◆ Exercise brief
Check every line of the entries that follow, and copy the ones containing "into".

-- Start Given information --

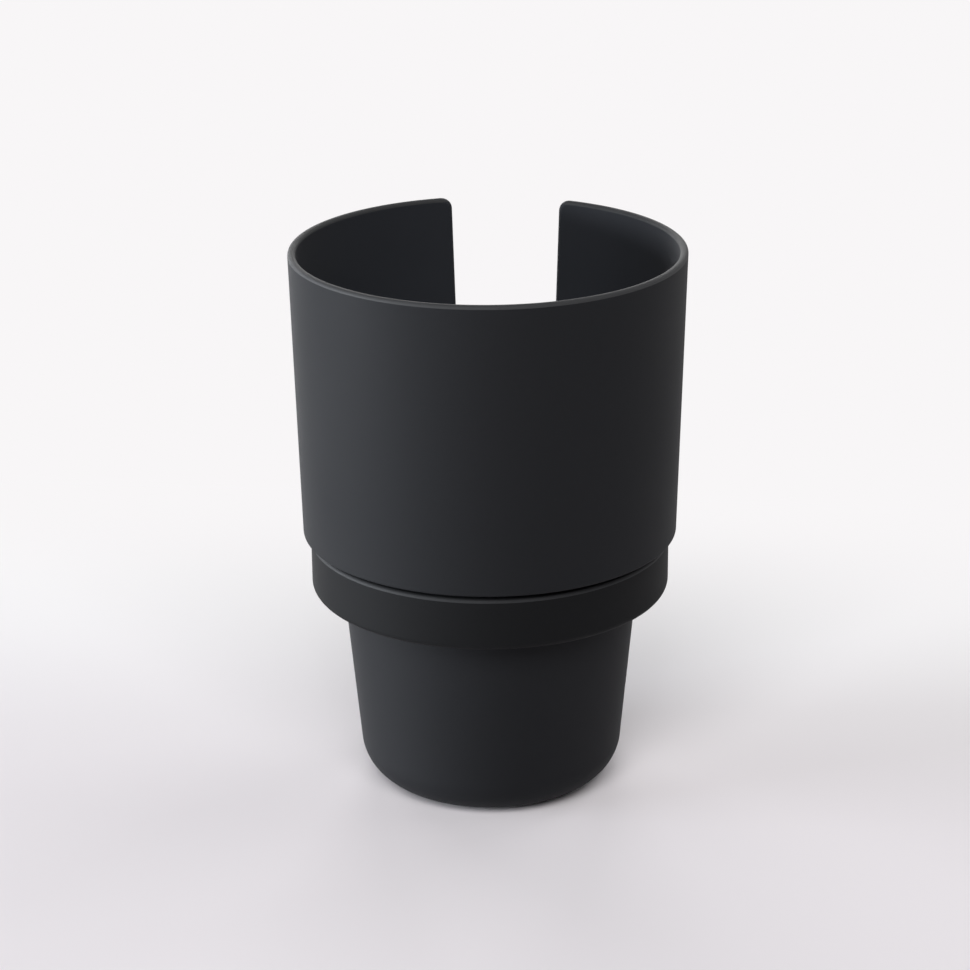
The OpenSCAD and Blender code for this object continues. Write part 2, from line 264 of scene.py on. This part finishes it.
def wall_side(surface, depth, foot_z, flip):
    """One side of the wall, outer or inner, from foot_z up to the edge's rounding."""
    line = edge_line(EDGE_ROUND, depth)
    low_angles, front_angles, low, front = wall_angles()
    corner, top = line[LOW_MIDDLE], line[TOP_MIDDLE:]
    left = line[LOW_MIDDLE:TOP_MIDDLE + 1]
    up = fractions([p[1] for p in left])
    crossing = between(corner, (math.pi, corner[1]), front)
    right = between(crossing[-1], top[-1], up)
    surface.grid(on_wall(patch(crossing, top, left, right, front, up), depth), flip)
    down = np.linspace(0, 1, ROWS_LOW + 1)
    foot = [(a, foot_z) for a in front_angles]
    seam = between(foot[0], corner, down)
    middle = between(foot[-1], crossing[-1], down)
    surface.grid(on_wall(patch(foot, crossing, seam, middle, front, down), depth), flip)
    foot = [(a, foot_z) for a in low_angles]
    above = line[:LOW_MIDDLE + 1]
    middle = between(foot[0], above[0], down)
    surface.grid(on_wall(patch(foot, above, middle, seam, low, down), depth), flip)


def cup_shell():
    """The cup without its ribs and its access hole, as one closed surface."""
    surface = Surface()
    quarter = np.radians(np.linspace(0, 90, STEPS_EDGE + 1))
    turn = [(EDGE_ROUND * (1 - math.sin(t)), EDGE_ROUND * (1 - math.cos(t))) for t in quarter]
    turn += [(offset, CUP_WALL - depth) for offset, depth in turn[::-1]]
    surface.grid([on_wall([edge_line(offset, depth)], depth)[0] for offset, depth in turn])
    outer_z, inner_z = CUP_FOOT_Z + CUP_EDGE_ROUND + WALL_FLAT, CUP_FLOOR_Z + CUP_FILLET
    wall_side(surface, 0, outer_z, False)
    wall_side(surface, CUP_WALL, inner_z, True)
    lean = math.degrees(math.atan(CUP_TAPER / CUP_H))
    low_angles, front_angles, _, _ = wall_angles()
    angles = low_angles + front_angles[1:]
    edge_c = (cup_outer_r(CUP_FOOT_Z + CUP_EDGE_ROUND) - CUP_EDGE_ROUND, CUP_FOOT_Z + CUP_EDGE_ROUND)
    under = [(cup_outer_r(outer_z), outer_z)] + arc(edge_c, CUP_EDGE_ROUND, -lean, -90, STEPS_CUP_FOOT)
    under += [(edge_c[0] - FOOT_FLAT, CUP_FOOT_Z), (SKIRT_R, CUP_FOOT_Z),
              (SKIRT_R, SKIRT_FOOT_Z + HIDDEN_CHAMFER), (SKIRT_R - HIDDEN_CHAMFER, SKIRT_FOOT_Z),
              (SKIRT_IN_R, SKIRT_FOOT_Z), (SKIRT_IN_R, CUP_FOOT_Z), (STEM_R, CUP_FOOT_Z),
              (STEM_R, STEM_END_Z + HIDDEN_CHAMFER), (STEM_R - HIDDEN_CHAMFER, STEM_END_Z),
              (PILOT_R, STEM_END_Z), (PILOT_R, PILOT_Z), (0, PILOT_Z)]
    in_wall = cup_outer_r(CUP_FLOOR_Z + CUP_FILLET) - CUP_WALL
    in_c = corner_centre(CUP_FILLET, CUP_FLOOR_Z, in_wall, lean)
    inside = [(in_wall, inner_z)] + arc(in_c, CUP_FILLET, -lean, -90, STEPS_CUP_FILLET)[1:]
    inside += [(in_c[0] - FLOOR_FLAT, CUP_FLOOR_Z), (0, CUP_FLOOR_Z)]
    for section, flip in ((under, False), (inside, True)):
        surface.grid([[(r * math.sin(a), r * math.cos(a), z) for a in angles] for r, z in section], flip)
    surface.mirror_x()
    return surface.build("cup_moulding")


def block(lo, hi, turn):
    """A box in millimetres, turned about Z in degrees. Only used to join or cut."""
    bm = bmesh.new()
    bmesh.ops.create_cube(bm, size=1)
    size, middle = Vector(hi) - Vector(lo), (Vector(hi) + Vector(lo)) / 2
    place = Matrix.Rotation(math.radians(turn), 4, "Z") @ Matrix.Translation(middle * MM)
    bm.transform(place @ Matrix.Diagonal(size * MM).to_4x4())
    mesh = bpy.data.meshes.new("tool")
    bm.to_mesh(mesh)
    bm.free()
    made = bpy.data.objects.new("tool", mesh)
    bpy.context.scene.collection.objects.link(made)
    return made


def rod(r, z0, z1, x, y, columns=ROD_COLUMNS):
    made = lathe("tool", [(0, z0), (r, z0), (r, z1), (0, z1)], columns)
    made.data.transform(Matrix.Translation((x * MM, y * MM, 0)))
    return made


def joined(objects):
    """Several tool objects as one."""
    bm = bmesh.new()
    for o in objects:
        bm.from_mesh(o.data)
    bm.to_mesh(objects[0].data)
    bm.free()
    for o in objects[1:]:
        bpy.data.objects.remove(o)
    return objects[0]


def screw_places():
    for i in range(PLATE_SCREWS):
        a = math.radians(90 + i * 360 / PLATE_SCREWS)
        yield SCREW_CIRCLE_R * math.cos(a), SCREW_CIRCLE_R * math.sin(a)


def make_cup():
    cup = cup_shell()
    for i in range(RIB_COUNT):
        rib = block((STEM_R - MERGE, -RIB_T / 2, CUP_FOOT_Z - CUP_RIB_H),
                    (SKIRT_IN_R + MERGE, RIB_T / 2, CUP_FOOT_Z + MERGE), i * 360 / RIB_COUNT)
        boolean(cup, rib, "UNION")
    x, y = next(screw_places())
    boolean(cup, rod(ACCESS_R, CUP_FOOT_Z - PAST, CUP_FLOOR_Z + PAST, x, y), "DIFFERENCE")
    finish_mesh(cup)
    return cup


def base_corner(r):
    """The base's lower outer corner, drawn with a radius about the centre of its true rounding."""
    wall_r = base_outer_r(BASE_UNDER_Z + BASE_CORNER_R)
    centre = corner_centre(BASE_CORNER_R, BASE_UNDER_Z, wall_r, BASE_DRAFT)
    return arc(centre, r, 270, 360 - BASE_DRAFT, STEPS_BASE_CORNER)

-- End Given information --
-- Start Given information --

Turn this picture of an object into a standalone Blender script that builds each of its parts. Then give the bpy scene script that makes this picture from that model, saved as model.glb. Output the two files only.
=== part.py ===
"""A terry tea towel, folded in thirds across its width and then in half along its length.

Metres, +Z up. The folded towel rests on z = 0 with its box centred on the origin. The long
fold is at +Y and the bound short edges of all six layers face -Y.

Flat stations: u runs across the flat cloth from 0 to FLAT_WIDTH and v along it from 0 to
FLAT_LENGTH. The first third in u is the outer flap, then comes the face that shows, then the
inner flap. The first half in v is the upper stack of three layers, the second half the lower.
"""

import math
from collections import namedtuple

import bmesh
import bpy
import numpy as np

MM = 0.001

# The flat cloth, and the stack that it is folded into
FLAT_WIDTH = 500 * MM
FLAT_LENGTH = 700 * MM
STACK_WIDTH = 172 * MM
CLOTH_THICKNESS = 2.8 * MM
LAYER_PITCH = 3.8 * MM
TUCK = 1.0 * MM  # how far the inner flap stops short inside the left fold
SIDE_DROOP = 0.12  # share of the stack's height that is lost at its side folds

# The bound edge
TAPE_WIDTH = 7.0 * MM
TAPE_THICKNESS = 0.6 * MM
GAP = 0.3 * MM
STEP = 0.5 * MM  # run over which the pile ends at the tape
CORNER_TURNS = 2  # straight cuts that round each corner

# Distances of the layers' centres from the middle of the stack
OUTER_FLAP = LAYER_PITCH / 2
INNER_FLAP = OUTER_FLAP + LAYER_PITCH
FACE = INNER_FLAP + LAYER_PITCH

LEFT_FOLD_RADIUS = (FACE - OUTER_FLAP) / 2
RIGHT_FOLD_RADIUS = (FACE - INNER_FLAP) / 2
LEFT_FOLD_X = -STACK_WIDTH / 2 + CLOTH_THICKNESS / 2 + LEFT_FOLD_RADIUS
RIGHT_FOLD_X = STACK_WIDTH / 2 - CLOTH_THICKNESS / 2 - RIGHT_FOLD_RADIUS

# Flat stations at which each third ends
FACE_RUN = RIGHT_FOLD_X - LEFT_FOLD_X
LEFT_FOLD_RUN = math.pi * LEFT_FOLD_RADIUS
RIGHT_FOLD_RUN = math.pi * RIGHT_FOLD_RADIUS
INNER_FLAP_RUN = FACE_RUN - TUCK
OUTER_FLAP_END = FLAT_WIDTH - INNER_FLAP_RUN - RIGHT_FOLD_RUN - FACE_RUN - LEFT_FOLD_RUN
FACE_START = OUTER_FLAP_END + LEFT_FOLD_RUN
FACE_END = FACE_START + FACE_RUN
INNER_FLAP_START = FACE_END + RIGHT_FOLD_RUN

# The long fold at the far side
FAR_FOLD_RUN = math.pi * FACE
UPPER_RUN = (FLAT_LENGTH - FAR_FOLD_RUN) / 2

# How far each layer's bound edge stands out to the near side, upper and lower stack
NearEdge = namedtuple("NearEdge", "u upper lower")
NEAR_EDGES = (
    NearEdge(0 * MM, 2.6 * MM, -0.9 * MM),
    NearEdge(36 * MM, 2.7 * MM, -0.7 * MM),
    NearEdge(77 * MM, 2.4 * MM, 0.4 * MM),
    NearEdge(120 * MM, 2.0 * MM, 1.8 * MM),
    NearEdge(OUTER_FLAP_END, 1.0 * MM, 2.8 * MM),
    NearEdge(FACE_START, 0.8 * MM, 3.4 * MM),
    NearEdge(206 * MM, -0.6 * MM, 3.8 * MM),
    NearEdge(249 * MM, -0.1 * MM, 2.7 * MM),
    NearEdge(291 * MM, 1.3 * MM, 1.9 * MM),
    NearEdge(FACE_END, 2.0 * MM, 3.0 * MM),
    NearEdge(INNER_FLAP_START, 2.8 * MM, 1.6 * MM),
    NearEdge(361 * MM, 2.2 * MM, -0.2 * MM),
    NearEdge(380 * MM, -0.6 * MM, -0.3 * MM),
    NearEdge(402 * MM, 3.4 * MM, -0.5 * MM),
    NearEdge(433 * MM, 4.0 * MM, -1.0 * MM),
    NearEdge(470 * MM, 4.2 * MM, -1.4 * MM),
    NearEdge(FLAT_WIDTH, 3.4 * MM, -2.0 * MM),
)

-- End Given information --

◆ Task response
Turn this picture of an object into a standalone Blender script that builds each of its parts. Then give the bpy scene script that makes this picture from that model, saved as model.glb. Output the two files only.
# The flat cloth, and the stack that it is folded into